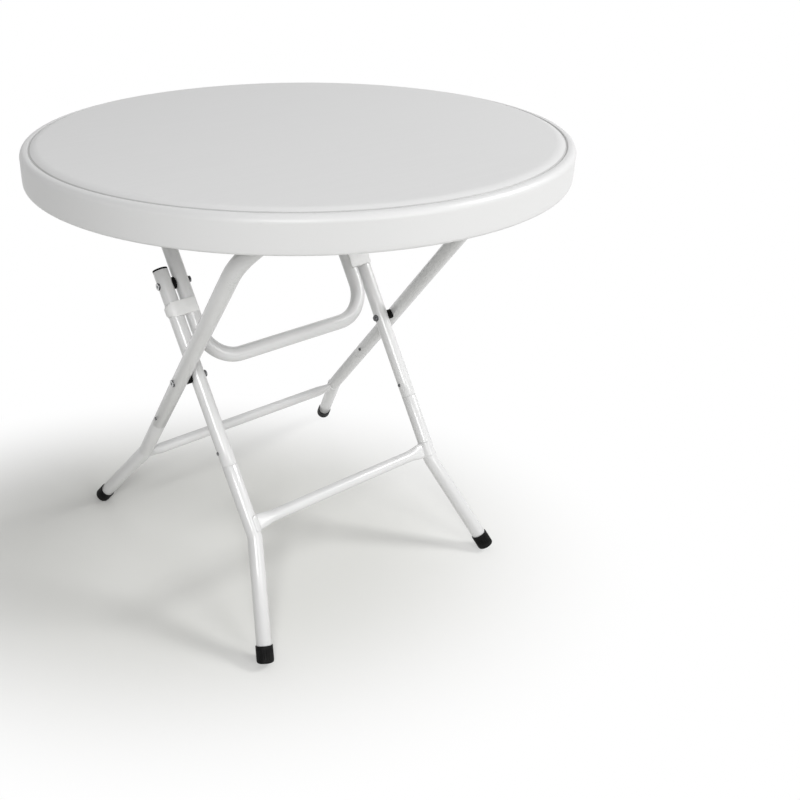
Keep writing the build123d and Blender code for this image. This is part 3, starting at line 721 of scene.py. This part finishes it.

* * *

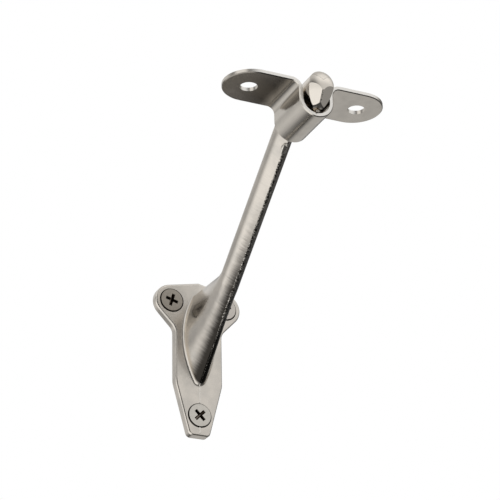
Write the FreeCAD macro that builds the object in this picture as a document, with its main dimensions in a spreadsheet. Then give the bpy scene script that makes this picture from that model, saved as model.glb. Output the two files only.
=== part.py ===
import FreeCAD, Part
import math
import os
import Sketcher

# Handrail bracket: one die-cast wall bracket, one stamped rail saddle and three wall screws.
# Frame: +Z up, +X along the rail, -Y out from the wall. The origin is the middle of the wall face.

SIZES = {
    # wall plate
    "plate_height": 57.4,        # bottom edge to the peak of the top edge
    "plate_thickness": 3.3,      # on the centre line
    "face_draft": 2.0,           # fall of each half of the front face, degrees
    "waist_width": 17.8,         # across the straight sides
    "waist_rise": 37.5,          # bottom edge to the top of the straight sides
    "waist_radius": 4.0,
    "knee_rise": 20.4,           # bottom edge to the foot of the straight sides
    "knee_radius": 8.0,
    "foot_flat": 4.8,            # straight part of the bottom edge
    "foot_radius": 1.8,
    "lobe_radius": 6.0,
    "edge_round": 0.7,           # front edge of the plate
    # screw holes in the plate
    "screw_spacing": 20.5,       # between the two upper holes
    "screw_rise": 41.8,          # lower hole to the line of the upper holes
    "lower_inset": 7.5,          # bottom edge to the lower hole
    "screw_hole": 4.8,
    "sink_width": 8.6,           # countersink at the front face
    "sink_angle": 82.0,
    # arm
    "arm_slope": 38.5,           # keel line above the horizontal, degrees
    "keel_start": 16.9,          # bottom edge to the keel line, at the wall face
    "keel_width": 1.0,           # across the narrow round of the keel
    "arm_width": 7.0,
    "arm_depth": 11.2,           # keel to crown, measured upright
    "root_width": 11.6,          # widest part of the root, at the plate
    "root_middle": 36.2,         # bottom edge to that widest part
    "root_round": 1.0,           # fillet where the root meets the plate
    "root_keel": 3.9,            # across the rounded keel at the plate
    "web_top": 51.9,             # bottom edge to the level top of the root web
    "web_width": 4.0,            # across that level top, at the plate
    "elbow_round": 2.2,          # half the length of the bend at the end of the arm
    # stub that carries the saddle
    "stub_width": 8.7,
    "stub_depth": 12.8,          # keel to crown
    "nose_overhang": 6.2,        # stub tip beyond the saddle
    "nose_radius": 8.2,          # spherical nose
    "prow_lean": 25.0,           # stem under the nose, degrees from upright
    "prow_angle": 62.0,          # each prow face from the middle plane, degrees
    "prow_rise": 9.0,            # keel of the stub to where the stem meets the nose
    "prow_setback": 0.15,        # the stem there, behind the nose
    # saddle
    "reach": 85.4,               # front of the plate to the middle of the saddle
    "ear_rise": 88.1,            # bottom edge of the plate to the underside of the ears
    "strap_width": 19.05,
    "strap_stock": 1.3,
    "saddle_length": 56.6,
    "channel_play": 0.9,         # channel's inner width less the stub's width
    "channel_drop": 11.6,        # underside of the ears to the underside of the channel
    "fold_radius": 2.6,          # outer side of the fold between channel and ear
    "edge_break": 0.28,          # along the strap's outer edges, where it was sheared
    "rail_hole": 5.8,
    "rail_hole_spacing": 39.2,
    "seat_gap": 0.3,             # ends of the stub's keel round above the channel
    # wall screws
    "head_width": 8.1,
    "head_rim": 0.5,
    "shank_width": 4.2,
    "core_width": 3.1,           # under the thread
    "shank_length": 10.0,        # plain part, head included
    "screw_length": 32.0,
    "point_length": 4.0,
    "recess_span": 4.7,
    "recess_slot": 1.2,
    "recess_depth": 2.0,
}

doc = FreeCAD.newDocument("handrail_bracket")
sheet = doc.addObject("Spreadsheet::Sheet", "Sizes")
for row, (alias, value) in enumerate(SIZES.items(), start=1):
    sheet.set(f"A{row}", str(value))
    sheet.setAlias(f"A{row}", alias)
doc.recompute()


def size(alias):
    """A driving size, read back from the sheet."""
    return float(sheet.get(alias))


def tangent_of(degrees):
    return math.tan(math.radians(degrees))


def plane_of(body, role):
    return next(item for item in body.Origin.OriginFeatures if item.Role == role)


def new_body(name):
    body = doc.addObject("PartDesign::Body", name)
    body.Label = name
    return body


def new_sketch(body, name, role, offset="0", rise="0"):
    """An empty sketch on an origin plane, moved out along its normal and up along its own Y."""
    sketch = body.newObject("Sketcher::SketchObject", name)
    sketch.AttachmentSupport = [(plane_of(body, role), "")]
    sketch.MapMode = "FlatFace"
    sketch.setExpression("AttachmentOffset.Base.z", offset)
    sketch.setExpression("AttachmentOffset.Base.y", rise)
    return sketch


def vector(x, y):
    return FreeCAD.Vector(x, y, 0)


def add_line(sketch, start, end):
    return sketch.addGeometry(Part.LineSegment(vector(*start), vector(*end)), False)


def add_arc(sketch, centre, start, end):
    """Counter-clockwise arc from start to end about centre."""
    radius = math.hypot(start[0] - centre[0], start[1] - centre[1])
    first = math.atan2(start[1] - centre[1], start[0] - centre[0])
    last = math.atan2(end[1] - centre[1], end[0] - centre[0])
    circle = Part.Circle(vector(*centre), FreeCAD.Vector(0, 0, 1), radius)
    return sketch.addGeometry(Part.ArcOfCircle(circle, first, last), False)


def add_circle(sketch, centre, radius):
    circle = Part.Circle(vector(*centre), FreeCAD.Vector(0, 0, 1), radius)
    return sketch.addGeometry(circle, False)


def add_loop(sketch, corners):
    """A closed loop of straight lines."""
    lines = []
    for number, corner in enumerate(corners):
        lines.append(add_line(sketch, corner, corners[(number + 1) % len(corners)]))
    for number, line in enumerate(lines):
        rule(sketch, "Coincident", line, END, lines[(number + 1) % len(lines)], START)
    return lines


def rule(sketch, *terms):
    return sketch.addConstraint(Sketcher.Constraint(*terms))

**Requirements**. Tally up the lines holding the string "from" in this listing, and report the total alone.

**Exercise answer**. 6